How does cost-per-view compare between CAADN and paid amplification?
When fully costed, well-run CAADN deployments can achieve effective CPVs 30-50% lower than paid amplification on platforms like TikTok or Meta. However, this advantage only holds when all network infrastructure, compliance, and contributor management costs are included in the calculation. Partial accounting significantly overstates the efficiency gain.
What are the FTC compliance requirements for distribution network campaigns?
The FTC requires disclosure of material connections for every account in a coordinated distribution network. Brands must build documented briefing processes that include disclosure instructions, pre-publication verification mechanisms, and audit logs across every network participant. Platform-native disclosure tools (like TikTok’s branded content toggle) do not automatically cover organically distributed network content.
Can you reliably attribute conversions to CAADN campaigns?

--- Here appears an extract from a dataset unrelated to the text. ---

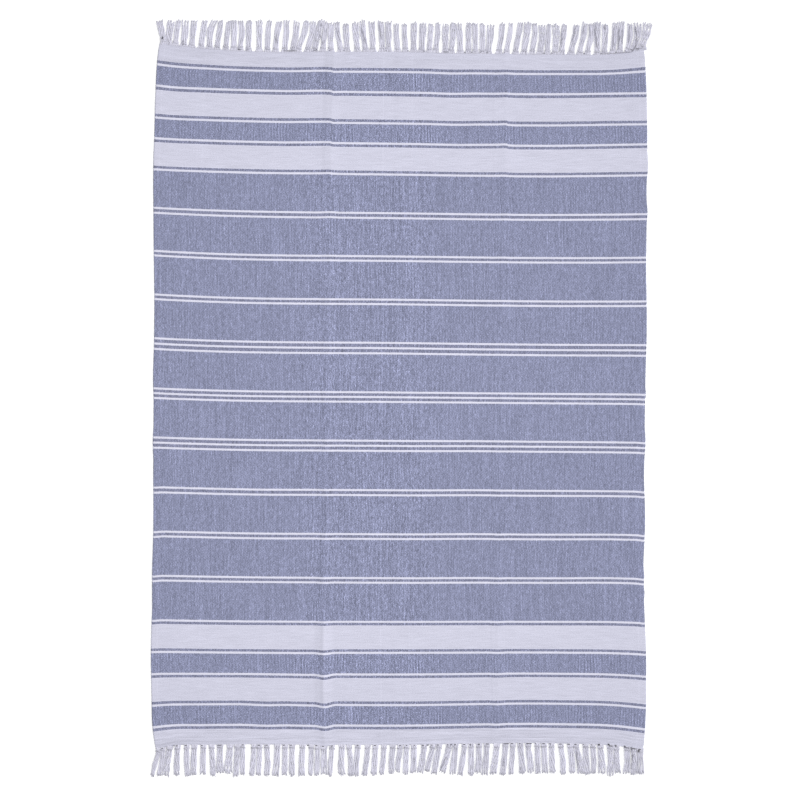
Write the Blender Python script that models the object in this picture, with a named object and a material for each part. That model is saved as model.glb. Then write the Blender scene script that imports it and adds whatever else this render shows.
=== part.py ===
"""Flat-woven cotton rug with a fringe at both ends, lying on the floor.

Metres, +Z up. The rug's length runs along Y and its width along X. The origin is
on the floor, under the middle of everything that is built. Each piece is one
closed solid: the woven cloth, and at each end a narrow strip of gathered warp
ends with its locks. The cloth's place is first worked out in its own
coordinates, across and along as woven, and then strays from them as it lies.
"""

import random
from typing import NamedTuple

import bmesh
import bpy
import numpy as np

MM = 0.001

# Driving dimensions
CLOTH_WIDTH = 1.202
CLOTH_LENGTH = 1.694
CLOTH_THICKNESS = 0.003
PIECE_GAP = 0.0003
STRIP_DEPTH = 0.005
STRIP_THICKNESS = 0.003
STRIP_END_MARGIN = 0.0005
FOLD_HALF_WIDTH = 0.030
LOCK_ROOT_WIDTH = 0.009
LOCK_TOP_SHARE = 0.62
LOCK_SPACING_AT_TIP = 0.0138
LOCK_LENGTH_SPREAD = 0.0022
LOCK_LEAN_SPREAD = 0.0012
LOCK_BOW_SPREAD = 0.0010
SAME_PLACE = 0.0003


class Section(NamedTuple):
    """One crossing of the cloth and how it strays there, in mm.

    along is its place from the middle. left_in and right_in are how far each
    selvedge is drawn in. The rest is how far the weft line is swept along Y at
    the left edge, corner and quarter and at the right quarter, corner and edge.
    """

    along: float
    left_in: float
    right_in: float
    left_edge: float
    left_corner: float
    left_quarter: float
    right_quarter: float
    right_corner: float
    right_edge: float


SECTIONS = (
    Section(-847, 5.6, 6.2, -10.3, -2.2, 0.2, 3.7, -2.0, -10.8),
    Section(-800, -2.6, 2.4, -4.4, 0.0, 1.4, 3.6, -0.8, -9.0),
    Section(-730, -6.4, 0.2, -0.6, 1.3, 2.1, 3.2, -0.3, -6.4),
    Section(-622, -7.9, -0.2, 2.4, 2.2, 1.2, 0.5, -1.2, -4.2),
    Section(-480, -5.0, 5.3, 5.4, 5.0, 3.6, 0.0, -0.2, -2.4),
    Section(-100, -1.8, 3.6, 9.1, 7.4, 5.1, -2.4, -3.7, -4.6),
    Section(120, -0.9, 0.6, 11.7, 9.5, 6.1, -4.4, -4.9, -5.4),
    Section(348, -1.3, -0.6, 14.0, 11.5, 7.5, -3.9, -3.6, -2.7),
    Section(600, -1.6, -3.4, 13.6, 11.2, 8.0, -4.2, -2.4, -1.2),
    Section(800, 5.6, 1.0, 19.3, 14.2, 8.6, -3.9, -2.9, 2.2),
    Section(847, 12.6, 4.3, 21.0, 15.4, 7.3, -5.6, -3.9, 9.0),
)

# Where the sweep of each section is given, across the cloth in mm
LEFT_EDGE, LEFT_CORNER, LEFT_QUARTER = -601, -560, -475
RIGHT_QUARTER, RIGHT_CORNER, RIGHT_EDGE = 390, 530, 601


class Fold(NamedTuple):
    """A crease along the cloth, in mm.

    bottom_at and top_at are its place across at the two ends. The lifts are how
    far it stands off the floor at the bottom end, the middle and the top end,
    and the shifts are how far it drags the weft lines along Y at the two ends.
    """

    bottom_at: float
    top_at: float
    bottom_lift: float
    middle_lift: float
    top_lift: float
    bottom_shift: float
    top_shift: float


FOLDS = (
    Fold(-182, -167, 5.0, 2.0, 3.0, -3.0, -1.0),
    Fold(239, 258, 3.0, 1.2, 2.2, -1.2, 1.5),
)

# Grid lines of the cloth, as shares of the way between one named line and the next
SHARES_EDGE_TO_FOLD = (0.0, 0.025, 0.06, 0.11, 0.18, 0.3, 0.46, 0.64, 0.8, 0.925, 0.965)
SHARES_FOLD_TO_FOLD = (0.0, 0.035, 0.07, 0.2, 0.37, 0.54, 0.71, 0.86, 0.93, 0.965)
SHARES_FOLD_TO_EDGE = (0.0, 0.04, 0.085, 0.24, 0.42, 0.6, 0.74, 0.84, 0.91, 0.96, 1.0)
ROWS_ALONG = 34
END_CROWDING = 0.45


class LockRun(NamedTuple):
    """Fringe locks that lie alike, in mm.

    first and last are the roots of the first and last lock, across the rug, and
    the leans are how far their tips lie to the right of their roots.
    """

    count: int
    first: float
    last: float
    first_lean: float
    last_lean: float


TOP_LOCKS = (
    LockRun(1, -574.6, -574.6, -12.2, -12.2),
    LockRun(4, -563.0, -508.5, 4.9, 2.7),
    LockRun(7, -485.1, -366.8, 9.8, 0.0),
    LockRun(4, -340.8, -277.3, -1.2, 2.4),
    LockRun(4, -256.7, -202.2, 11.0, 4.0),
    LockRun(4, -185.1, -128.1, -2.9, -1.5),
    LockRun(4, -102.4, -42.5, -7.0, -2.7),
    LockRun(3, -25.4, 16.1, 0.0, -4.4),
    LockRun(4, 35.0, 91.9, 2.4, 4.1),
    LockRun(7, 113.5, 220.5, 0.0, 1.2),
    LockRun(5, 245.5, 325.5, 6.0, 9.0),
    LockRun(4, 345.5, 398.3, 3.5, 5.6),
    LockRun(2, 421.5, 441.0, 12.2, 12.8),
    LockRun(7, 462.0, 576.5, 5.0, 5.0),
    LockRun(1, 592.0, 592.0, 16.5, 16.5),
)

BOTTOM_LOCKS = (
    LockRun(3, -586.5, -558.5, -18.0, -12.5),
    LockRun(4, -541.5, -479.0, -3.7, -4.9),
    LockRun(5, -458.9, -381.7, 2.4, -2.4),
    LockRun(3, -354.5, -321.8, -6.6, -1.5),
    LockRun(6, -296.1, -201.0, -2.9, -0.7),
    LockRun(2, -185.1, -163.6, 1.2, -6.6),
    LockRun(3, -140.3, -102.4, -1.2, -4.9),
    LockRun(3, -77.5, -37.0, -9.0, -8.5),
    LockRun(3, -18.1, 17.1, -1.2, -4.2),
    LockRun(5, 38.9, 120.5, -8.0, -14.7),
    LockRun(5, 138.1, 214.2, -9.3, -4.4),
    LockRun(3, 238.1, 278.7, -8.3, -5.4),
    LockRun(5, 296.6, 372.6, 3.9, 3.4),
    LockRun(6, 395.6, 492.2, 6.4, 4.2),
    LockRun(5, 514.9, 586.5, -1.2, 2.9),
)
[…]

Attribution for CAADN campaigns is more complex than for paid amplification. Best practices include unique promo codes per network node, pixel-tracked landing pages, and geo-holdout incrementality testing. The key is to align on an attribution methodology with finance and C-suite stakeholders before launch, and evaluate performance against business outcomes like branded search lift and conversion rate rather than platform-reported metrics alone.
Should brands replace paid amplification with distribution economy models?
Rarely a binary choice. Most sophisticated brands run hybrid models, using paid amplification for demand generation against new audiences and CAADN for trust-building, social proof, and efficiency at scale in established markets. The allocation decision should be driven by campaign objective, category trust dynamics, and the maturity of the brand’s compliance and attribution infrastructure.